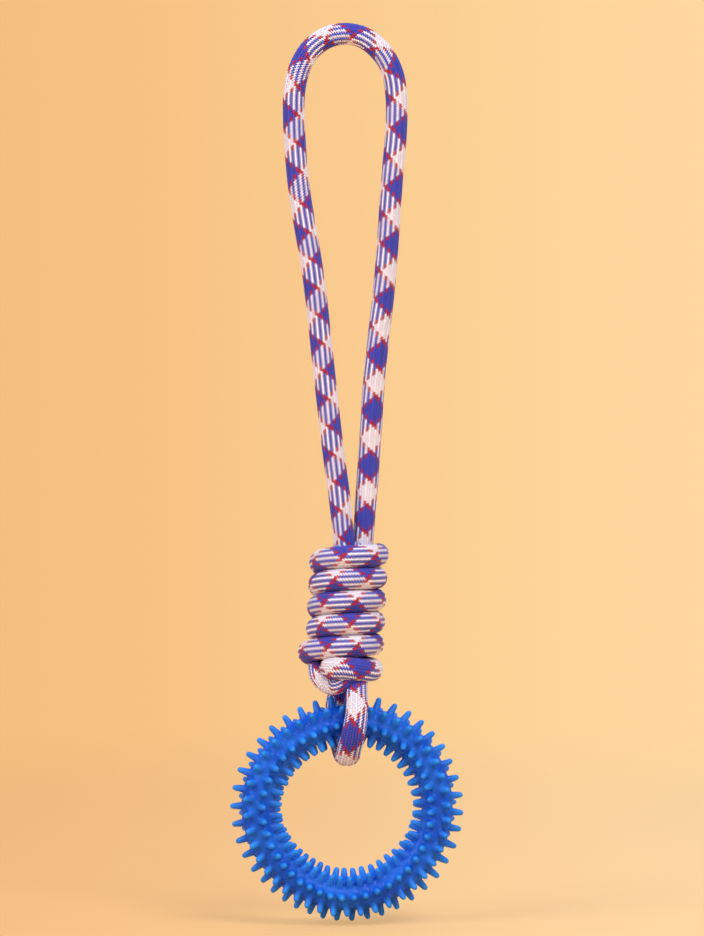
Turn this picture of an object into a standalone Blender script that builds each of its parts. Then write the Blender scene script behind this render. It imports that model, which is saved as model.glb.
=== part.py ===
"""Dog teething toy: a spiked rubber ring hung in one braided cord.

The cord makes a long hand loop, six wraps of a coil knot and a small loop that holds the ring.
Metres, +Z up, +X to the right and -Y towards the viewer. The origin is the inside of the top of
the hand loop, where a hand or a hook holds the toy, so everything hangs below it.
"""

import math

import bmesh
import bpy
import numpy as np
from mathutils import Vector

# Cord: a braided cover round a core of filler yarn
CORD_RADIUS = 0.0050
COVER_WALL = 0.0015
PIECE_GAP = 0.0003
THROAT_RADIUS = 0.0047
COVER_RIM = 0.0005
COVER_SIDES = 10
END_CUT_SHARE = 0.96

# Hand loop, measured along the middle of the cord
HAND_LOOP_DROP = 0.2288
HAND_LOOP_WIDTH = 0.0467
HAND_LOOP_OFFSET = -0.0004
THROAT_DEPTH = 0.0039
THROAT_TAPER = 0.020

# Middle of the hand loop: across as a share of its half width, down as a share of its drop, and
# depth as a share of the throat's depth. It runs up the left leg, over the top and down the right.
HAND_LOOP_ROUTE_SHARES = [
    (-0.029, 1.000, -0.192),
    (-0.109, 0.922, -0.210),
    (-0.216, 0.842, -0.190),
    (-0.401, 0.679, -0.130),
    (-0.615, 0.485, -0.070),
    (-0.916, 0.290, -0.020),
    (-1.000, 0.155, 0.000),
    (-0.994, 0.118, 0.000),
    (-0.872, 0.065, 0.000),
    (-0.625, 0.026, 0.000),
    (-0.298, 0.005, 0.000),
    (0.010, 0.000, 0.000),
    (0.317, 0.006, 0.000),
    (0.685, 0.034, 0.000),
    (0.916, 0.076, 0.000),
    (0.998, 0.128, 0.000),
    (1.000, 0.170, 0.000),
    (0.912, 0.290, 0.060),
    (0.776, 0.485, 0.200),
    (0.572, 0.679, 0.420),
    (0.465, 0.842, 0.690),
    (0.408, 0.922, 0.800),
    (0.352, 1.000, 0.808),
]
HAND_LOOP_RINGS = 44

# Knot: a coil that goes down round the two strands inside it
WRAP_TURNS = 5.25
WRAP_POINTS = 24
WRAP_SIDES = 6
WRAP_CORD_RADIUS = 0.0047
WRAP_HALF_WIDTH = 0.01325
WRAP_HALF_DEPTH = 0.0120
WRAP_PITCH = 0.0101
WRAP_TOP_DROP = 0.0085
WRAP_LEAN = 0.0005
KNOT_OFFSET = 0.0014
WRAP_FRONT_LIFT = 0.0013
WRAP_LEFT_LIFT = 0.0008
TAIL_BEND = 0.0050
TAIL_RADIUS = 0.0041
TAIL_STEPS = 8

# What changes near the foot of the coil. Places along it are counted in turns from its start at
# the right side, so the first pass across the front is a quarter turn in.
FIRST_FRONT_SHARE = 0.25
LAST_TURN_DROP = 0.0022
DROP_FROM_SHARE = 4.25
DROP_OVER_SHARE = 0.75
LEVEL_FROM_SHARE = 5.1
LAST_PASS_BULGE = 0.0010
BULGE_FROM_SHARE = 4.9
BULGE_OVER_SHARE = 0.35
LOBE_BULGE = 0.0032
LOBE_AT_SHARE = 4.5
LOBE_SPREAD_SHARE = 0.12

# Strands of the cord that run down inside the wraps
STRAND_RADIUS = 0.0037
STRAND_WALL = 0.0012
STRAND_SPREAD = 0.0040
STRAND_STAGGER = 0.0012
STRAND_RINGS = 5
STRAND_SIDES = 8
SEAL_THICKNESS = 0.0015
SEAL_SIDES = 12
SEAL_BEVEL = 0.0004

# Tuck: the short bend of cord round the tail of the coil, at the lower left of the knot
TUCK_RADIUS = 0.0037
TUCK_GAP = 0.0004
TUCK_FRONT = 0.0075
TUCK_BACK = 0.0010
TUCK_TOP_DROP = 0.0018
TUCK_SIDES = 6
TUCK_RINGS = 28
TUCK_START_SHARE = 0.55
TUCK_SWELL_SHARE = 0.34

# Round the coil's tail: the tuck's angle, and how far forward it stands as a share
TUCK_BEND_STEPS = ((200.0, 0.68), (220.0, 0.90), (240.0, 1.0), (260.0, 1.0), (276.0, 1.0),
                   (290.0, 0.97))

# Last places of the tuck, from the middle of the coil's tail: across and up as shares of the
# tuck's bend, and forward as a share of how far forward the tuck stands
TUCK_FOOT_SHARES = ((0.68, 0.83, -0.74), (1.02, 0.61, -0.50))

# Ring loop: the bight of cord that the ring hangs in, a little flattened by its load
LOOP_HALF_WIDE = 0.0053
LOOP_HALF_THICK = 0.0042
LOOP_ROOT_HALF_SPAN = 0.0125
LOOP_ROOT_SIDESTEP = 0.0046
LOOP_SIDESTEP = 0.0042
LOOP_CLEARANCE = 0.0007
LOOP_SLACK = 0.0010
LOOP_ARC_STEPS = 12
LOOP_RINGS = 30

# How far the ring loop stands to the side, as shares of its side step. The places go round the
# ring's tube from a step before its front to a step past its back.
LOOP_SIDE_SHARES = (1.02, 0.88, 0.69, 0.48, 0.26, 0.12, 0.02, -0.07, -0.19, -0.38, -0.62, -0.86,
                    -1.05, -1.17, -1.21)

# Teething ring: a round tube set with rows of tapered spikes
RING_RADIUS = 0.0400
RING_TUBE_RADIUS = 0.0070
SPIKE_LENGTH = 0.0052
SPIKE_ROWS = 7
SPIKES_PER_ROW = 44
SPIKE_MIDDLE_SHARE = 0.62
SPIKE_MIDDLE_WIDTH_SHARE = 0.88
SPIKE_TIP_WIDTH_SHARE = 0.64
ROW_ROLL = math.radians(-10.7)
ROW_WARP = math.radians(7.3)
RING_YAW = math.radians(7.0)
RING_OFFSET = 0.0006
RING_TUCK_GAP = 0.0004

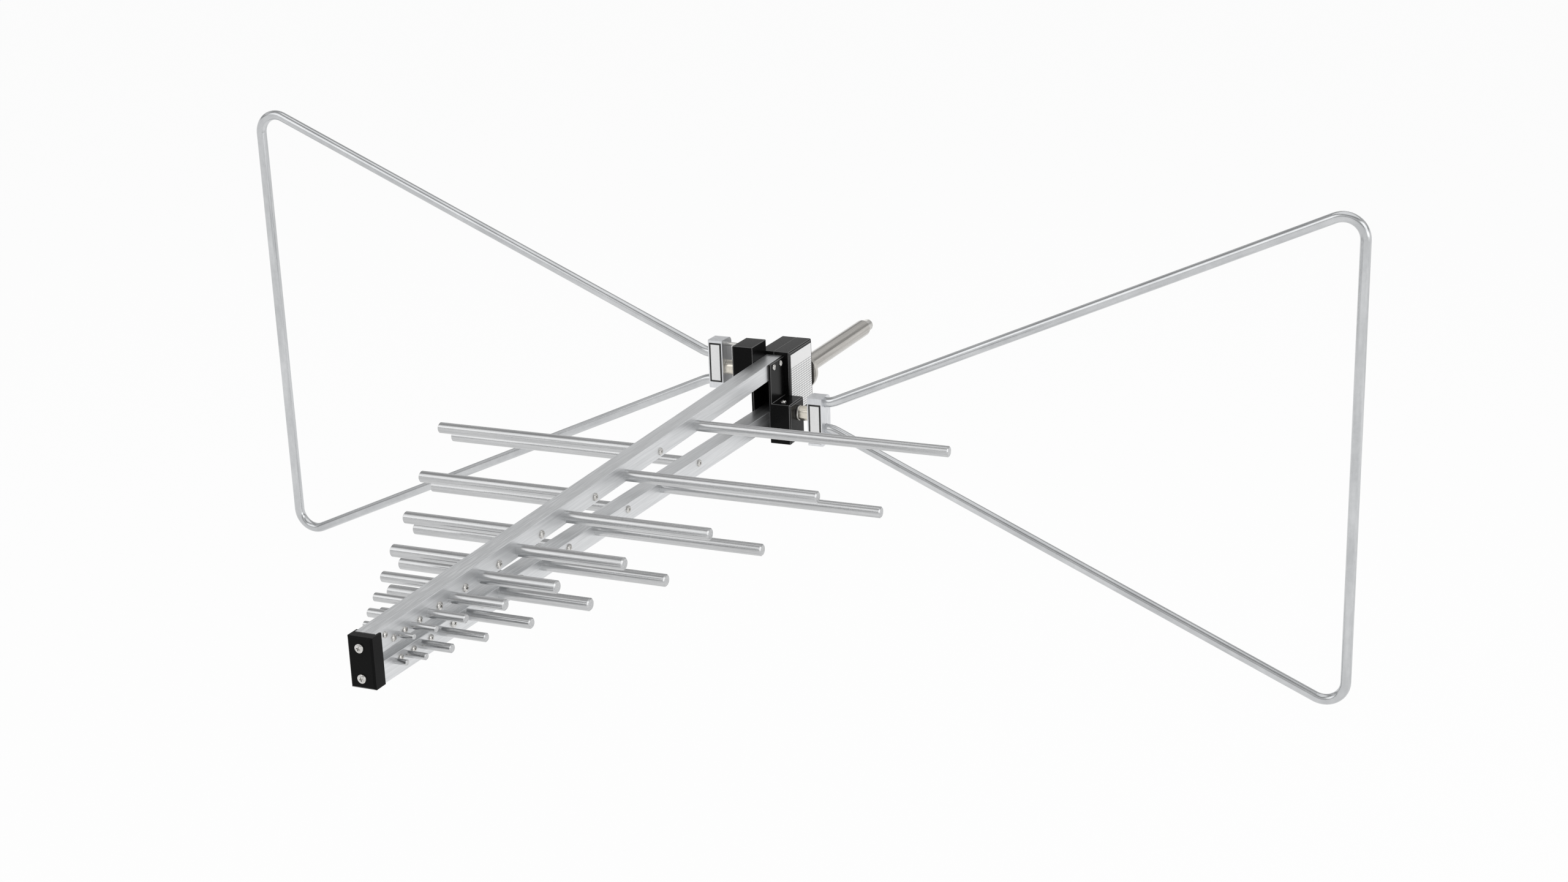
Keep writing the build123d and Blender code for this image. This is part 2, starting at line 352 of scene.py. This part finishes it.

━━━━━━━━━━━━━━━━━━━━

What is required: Print the records above in full, exactly.

Exercise output:
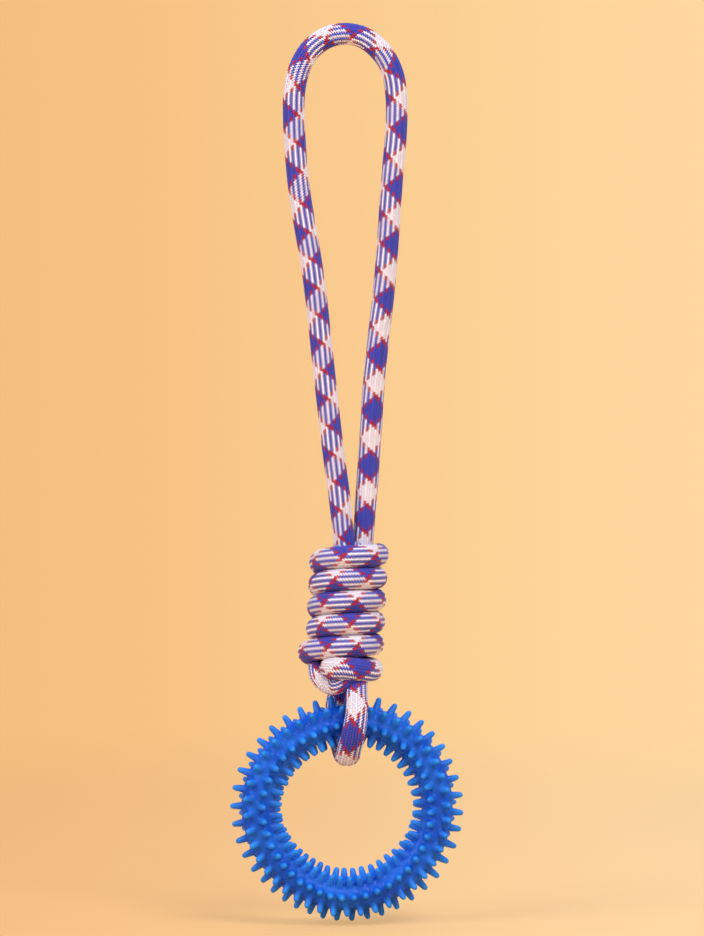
Turn this picture of an object into a standalone Blender script that builds each of its parts. Then write the Blender scene script behind this render. It imports that model, which is saved as model.glb.
=== part.py ===
"""Dog teething toy: a spiked rubber ring hung in one braided cord.

The cord makes a long hand loop, six wraps of a coil knot and a small loop that holds the ring.
Metres, +Z up, +X to the right and -Y towards the viewer. The origin is the inside of the top of
the hand loop, where a hand or a hook holds the toy, so everything hangs below it.
"""

import math

import bmesh
import bpy
import numpy as np
from mathutils import Vector

# Cord: a braided cover round a core of filler yarn
CORD_RADIUS = 0.0050
COVER_WALL = 0.0015
PIECE_GAP = 0.0003
THROAT_RADIUS = 0.0047
COVER_RIM = 0.0005
COVER_SIDES = 10
END_CUT_SHARE = 0.96

# Hand loop, measured along the middle of the cord
HAND_LOOP_DROP = 0.2288
HAND_LOOP_WIDTH = 0.0467
HAND_LOOP_OFFSET = -0.0004
THROAT_DEPTH = 0.0039
THROAT_TAPER = 0.020

# Middle of the hand loop: across as a share of its half width, down as a share of its drop, and
# depth as a share of the throat's depth. It runs up the left leg, over the top and down the right.
HAND_LOOP_ROUTE_SHARES = [
    (-0.029, 1.000, -0.192),
    (-0.109, 0.922, -0.210),
    (-0.216, 0.842, -0.190),
    (-0.401, 0.679, -0.130),
    (-0.615, 0.485, -0.070),
    (-0.916, 0.290, -0.020),
    (-1.000, 0.155, 0.000),
    (-0.994, 0.118, 0.000),
    (-0.872, 0.065, 0.000),
    (-0.625, 0.026, 0.000),
    (-0.298, 0.005, 0.000),
    (0.010, 0.000, 0.000),
    (0.317, 0.006, 0.000),
    (0.685, 0.034, 0.000),
    (0.916, 0.076, 0.000),
    (0.998, 0.128, 0.000),
    (1.000, 0.170, 0.000),
    (0.912, 0.290, 0.060),
    (0.776, 0.485, 0.200),
    (0.572, 0.679, 0.420),
    (0.465, 0.842, 0.690),
    (0.408, 0.922, 0.800),
    (0.352, 1.000, 0.808),
]
HAND_LOOP_RINGS = 44

# Knot: a coil that goes down round the two strands inside it
WRAP_TURNS = 5.25
WRAP_POINTS = 24
WRAP_SIDES = 6
WRAP_CORD_RADIUS = 0.0047
WRAP_HALF_WIDTH = 0.01325
WRAP_HALF_DEPTH = 0.0120
WRAP_PITCH = 0.0101
WRAP_TOP_DROP = 0.0085
WRAP_LEAN = 0.0005
KNOT_OFFSET = 0.0014
WRAP_FRONT_LIFT = 0.0013
WRAP_LEFT_LIFT = 0.0008
TAIL_BEND = 0.0050
TAIL_RADIUS = 0.0041
TAIL_STEPS = 8

# What changes near the foot of the coil. Places along it are counted in turns from its start at
# the right side, so the first pass across the front is a quarter turn in.
FIRST_FRONT_SHARE = 0.25
LAST_TURN_DROP = 0.0022
DROP_FROM_SHARE = 4.25
DROP_OVER_SHARE = 0.75
LEVEL_FROM_SHARE = 5.1
LAST_PASS_BULGE = 0.0010
BULGE_FROM_SHARE = 4.9
BULGE_OVER_SHARE = 0.35
LOBE_BULGE = 0.0032
LOBE_AT_SHARE = 4.5
LOBE_SPREAD_SHARE = 0.12

# Strands of the cord that run down inside the wraps
STRAND_RADIUS = 0.0037
STRAND_WALL = 0.0012
STRAND_SPREAD = 0.0040
STRAND_STAGGER = 0.0012
STRAND_RINGS = 5
STRAND_SIDES = 8
SEAL_THICKNESS = 0.0015
SEAL_SIDES = 12
SEAL_BEVEL = 0.0004

# Tuck: the short bend of cord round the tail of the coil, at the lower left of the knot
TUCK_RADIUS = 0.0037
TUCK_GAP = 0.0004
TUCK_FRONT = 0.0075
TUCK_BACK = 0.0010
TUCK_TOP_DROP = 0.0018
TUCK_SIDES = 6
TUCK_RINGS = 28
TUCK_START_SHARE = 0.55
TUCK_SWELL_SHARE = 0.34

# Round the coil's tail: the tuck's angle, and how far forward it stands as a share
TUCK_BEND_STEPS = ((200.0, 0.68), (220.0, 0.90), (240.0, 1.0), (260.0, 1.0), (276.0, 1.0),
                   (290.0, 0.97))

# Last places of the tuck, from the middle of the coil's tail: across and up as shares of the
# tuck's bend, and forward as a share of how far forward the tuck stands
TUCK_FOOT_SHARES = ((0.68, 0.83, -0.74), (1.02, 0.61, -0.50))

# Ring loop: the bight of cord that the ring hangs in, a little flattened by its load
LOOP_HALF_WIDE = 0.0053
LOOP_HALF_THICK = 0.0042
LOOP_ROOT_HALF_SPAN = 0.0125
LOOP_ROOT_SIDESTEP = 0.0046
LOOP_SIDESTEP = 0.0042
LOOP_CLEARANCE = 0.0007
LOOP_SLACK = 0.0010
LOOP_ARC_STEPS = 12
LOOP_RINGS = 30

# How far the ring loop stands to the side, as shares of its side step. The places go round the
# ring's tube from a step before its front to a step past its back.
LOOP_SIDE_SHARES = (1.02, 0.88, 0.69, 0.48, 0.26, 0.12, 0.02, -0.07, -0.19, -0.38, -0.62, -0.86,
                    -1.05, -1.17, -1.21)

# Teething ring: a round tube set with rows of tapered spikes
RING_RADIUS = 0.0400
RING_TUBE_RADIUS = 0.0070
SPIKE_LENGTH = 0.0052
SPIKE_ROWS = 7
SPIKES_PER_ROW = 44
SPIKE_MIDDLE_SHARE = 0.62
SPIKE_MIDDLE_WIDTH_SHARE = 0.88
SPIKE_TIP_WIDTH_SHARE = 0.64
ROW_ROLL = math.radians(-10.7)
ROW_WARP = math.radians(7.3)
RING_YAW = math.radians(7.0)
RING_OFFSET = 0.0006
RING_TUCK_GAP = 0.0004

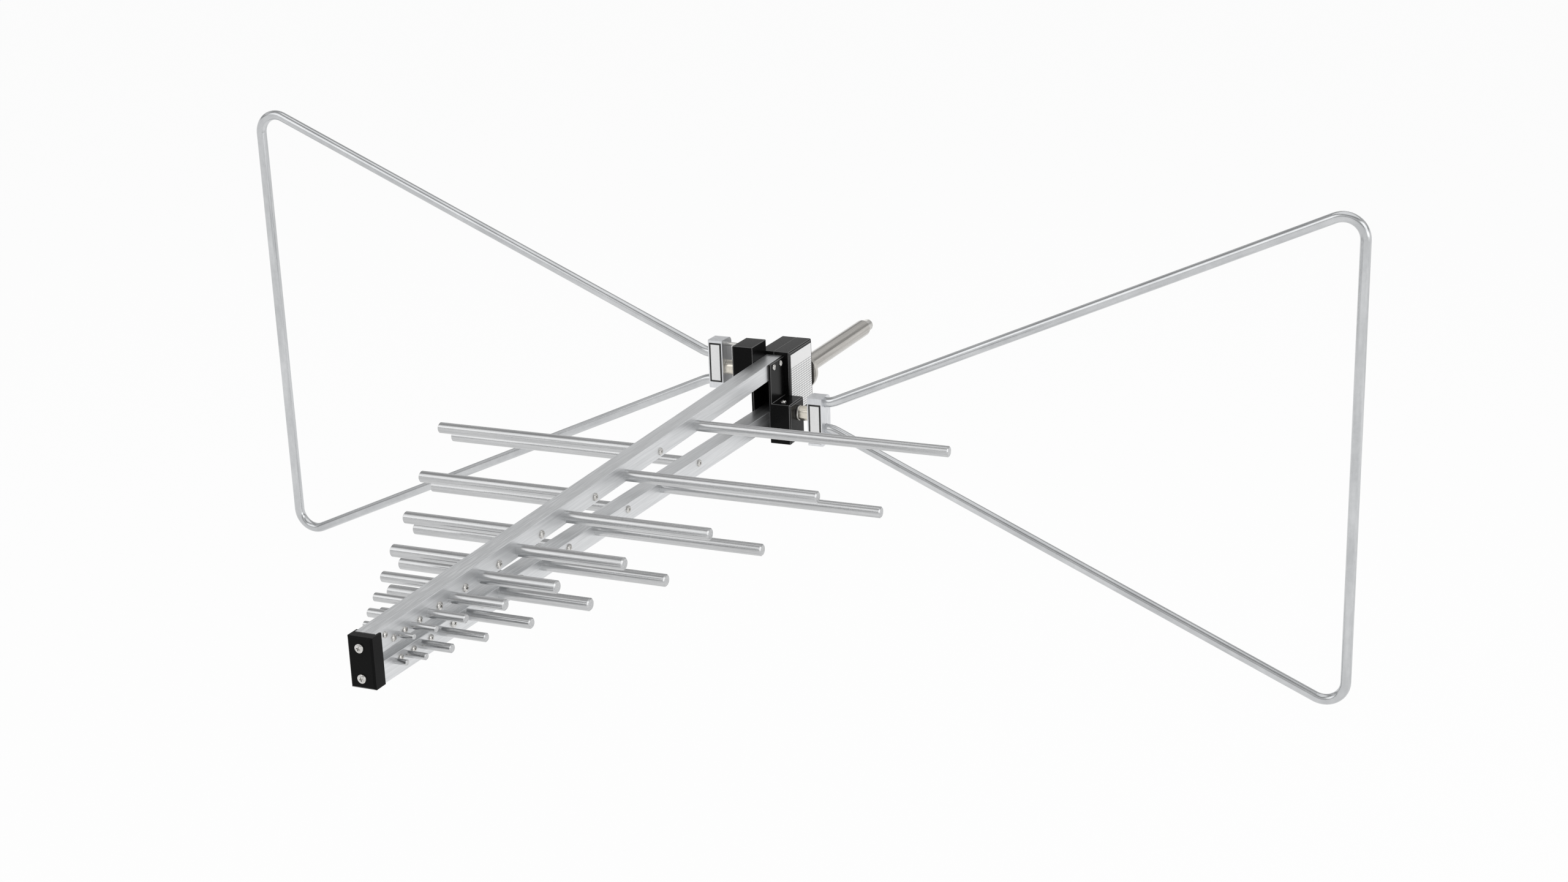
Keep writing the build123d and Blender code for this image. This is part 2, starting at line 352 of scene.py. This part finishes it.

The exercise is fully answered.